The Missouri GOP has been working on their plan for years. They’ve knowingly passed legislation prepared by right wing zealots in a war on Missourians largely paid for by two old rich guys – David Humphreys of Joplin and Rex Sinquefield of Westphalia (take US 50 past Loose Creek to US 63, head south over the Maries River and the locals will point you at his plantation). After the November election results we knew things would get bad.
Obviously, the master goal of the plan is to reduce most working families down the ladder to one rung above slavery, in indentured servitude. People trapped in debt and constantly struggling to survive are much less likely to have the time and energy to be politically involved. And, thanks to friends in Washington, corporations count as people and they have more rights than we do. Chief among their benefits is the ability to shovel all the money they can find at friendly Republican office holders.

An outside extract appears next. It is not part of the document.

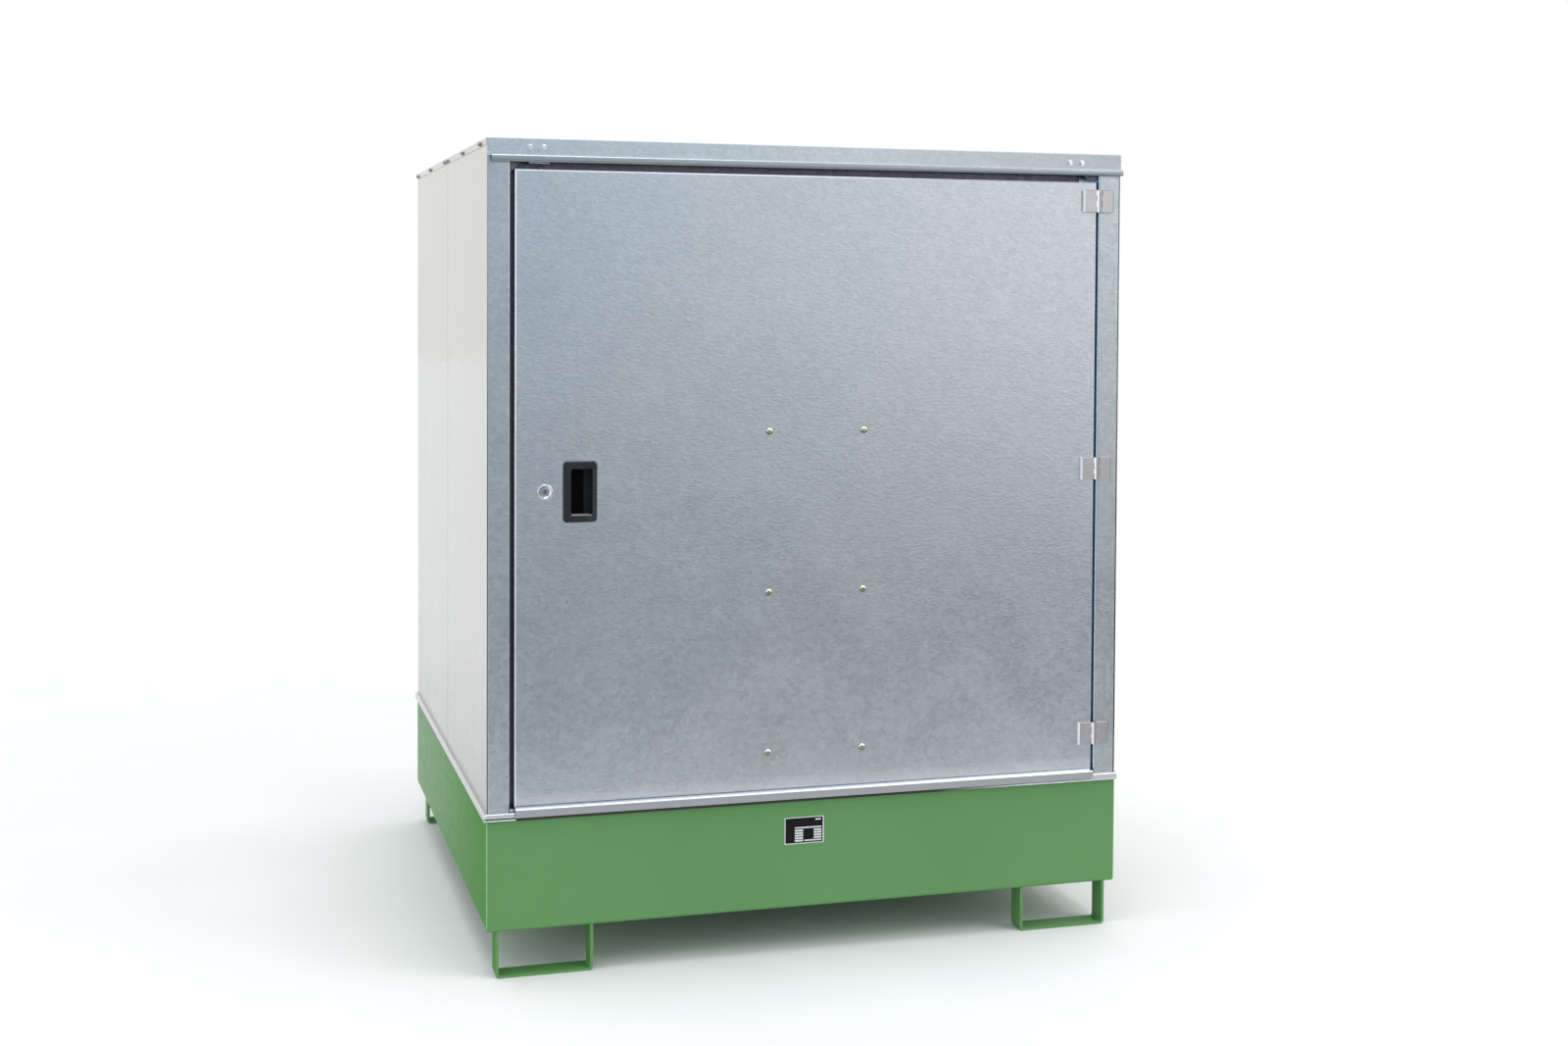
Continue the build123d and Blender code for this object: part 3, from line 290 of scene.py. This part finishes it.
def metal(name, a, b, r0, r1, grain=(1, 1, 1), scale=300.0, bump=0.05, metallic=1.0, edges=(),
          painted_highlight_color=(0.97, 0.95, 0.95), white=None, boxes=()):
    """Machined or plated metal with grain along one direction and painted highlights on the edges.

    edges are (axis, full, none, centre, colour), the last two optional, bands of painted highlight or painted
    shade; white is one edge band painted as a matt white highlight; boxes are (colour, ranges), tinted where all
    ranges hold.
    """
    m = Mat(name)
    m.set(metallic=metallic)
    g = m.noise(scale, 3.0, 0.6, m.mapping(scale=grain))
    c = m.noise(45.0, 2.0, 0.5)
    f = m.math("ADD", m.math("MULTIPLY", g, 0.6), m.math("MULTIPLY", c, 0.4))
    color = m.ramp(f, [(0.3, a), (0.7, b)])
    rough = m.rng(f, r0, r1, 0.3, 0.7)
    ax = {"x": 0, "y": 1, "z": 2}
    if edges or white or boxes:
        xyz = m.n("ShaderNodeSeparateXYZ")
        m.link(m.tc.outputs["Object"], xyz.inputs[0])
    for e in edges:
        src = xyz.outputs[ax[e[0]]]
        if len(e) > 3 and e[3] is not None:
            src = m.math("ABSOLUTE", m.math("SUBTRACT", src, e[3]))
        color = m.mix(m.rng(src, 1.0, 0.0, e[1], e[2]), color, e[4] if len(e) > 4 else painted_highlight_color)
    if boxes:
        color = m.box_tints(color, boxes)
    # white: a matt white band, a painted highlight
    if white:
        k = m.rng(xyz.outputs[ax[white[0]]], 1.0, 0.0, white[1], white[2])
        color = m.mix(k, color, (0.90, 0.90, 0.93))
        m.link(m.math("SUBTRACT", metallic, m.math("MULTIPLY", k, 0.9 * metallic)), m.b.inputs["Metallic"])
    return m.finish(color, rough, m.bump(g, bump, 0.0002))


def plastic(name, a, b, r0, r1, grain=900.0, bump=0.12, deep=None, spec=0.5, boxes=()):
    """Moulded plastic with a fine eroded grain; behind deep (object y) it is matt and darker, a painted shade in
    the recess.
    """
    m = Mat(name)
    m.set(metallic=0.0, spec=spec)
    g = m.noise(grain, 3.0, 0.65)
    c = m.noise(30.0, 2.0, 0.5)
    color = m.ramp(m.math("ADD", m.math("MULTIPLY", g, 0.5), m.math("MULTIPLY", c, 0.5)),
                   [(0.3, a), (0.7, b)])
    rough = m.rng(g, r0, r1, 0.3, 0.7)
    if deep is not None:
        xyz = m.n("ShaderNodeSeparateXYZ")
        m.link(m.tc.outputs["Object"], xyz.inputs[0])
        k = m.rng(xyz.outputs[1], 0.0, 1.0, deep - 0.001, deep + 0.002)
        color = m.mix(k, color, (0.0012, 0.0012, 0.0014))
        rough = m.math("ADD", rough, m.math("MULTIPLY", k, 0.35))
        m.link(m.rng(k, 0.5, 0.06), m.b.inputs["Specular IOR Level"])
    if boxes:
        color = m.box_tints(color, boxes)
    return m.finish(color, rough, m.bump(g, bump, 0.0002))


M = {}
M["green"] = paint("green_powder_coat", (0.110, 0.268, 0.088), (0.100, 0.251, 0.080))
# weld bead painted a lighter green than the tray, a painted highlight along the corner seams
M["weld"] = paint("green_weld_bead", (0.300, 0.520, 0.270), (0.170, 0.370, 0.140))
# door: painted highlight along the left fold and the top fold, the top one fading out to the right; a painted
# reflection lightens the band just above the bottom; a thin painted shade line runs along the top right edge
M["door"] = galvanised("galvanised_door", (0.444, 0.479, 0.505), (0.560, 0.593, 0.615), 0.27, 0.36,
                       ripple=0.36, edges=[("x", -0.6592, -0.6580), ("z", 0.3660, 0.3950, 0.35)],
                       boxes=[((0.95, 0.93, 0.95), [("z", 1.6988, 1.6975), ("x", -0.10, 0.50)]),
                              ((0.30, 0.31, 0.33), [("z", 1.6990, 1.6984), ("x", 0.50, 0.10)])])
# fascia: painted shade growing towards the right end and over the rolled lip; a painted highlight line along the
# lip's top and a bluish painted highlight along the top edge
M["frame"] = galvanised("galvanised_fascia", (0.44, 0.48, 0.505), (0.58, 0.62, 0.64), 0.28, 0.40,
                        wave=0.12, edges=[("x", 0.75, 0.05, 1.0, (0.385, 0.415, 0.435)),
                                          ("z", 1.7284, 1.7296, 1.0, (0.320, 0.362, 0.370)),
                                          ("z", 0.0006, 0.0010, 0.6, (0.80, 0.82, 0.83), 1.7306),
                                          ("z", 1.7640, 1.7630, 0.8, (0.62, 0.74, 0.86))])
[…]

Where do they get that money? By paying workers as little as possible, avoiding taxes and pocketing the profits. Essentially we pay so they can make us poorer.
Some Jayhawks recently mounted rebellion against their version of the GOP plan: meanness prevailed. [http://www.kansascity.com/news/politics-government/article134334184.html]
Don’t get discouraged. Every political meeting I attend has more people there than I’ve seen in decades. It will take a while – probably a few election cycles – but The GOP Plan will be defeated.
In the meantime, be sure to remind your friends how voting Republican empties their pockets and hurts them and their children. While we do that, we’ll be working on The People’s Plan – government committed to reasonable and fair taxes on all to finance necessary services for all citizens.
That bad employer I mentioned? I got some satisfaction going to the one guy’s sentencing hearing at the old federal courthouse downtown. Embezzlement, forgery, tax fraud, non-payment of debts, etc. The lead bad guy, of course, escaped jail. Till his death he blamed his woes on those who don’t give a businessman a fair break. He would have voted for President Trump and Governor SEAL.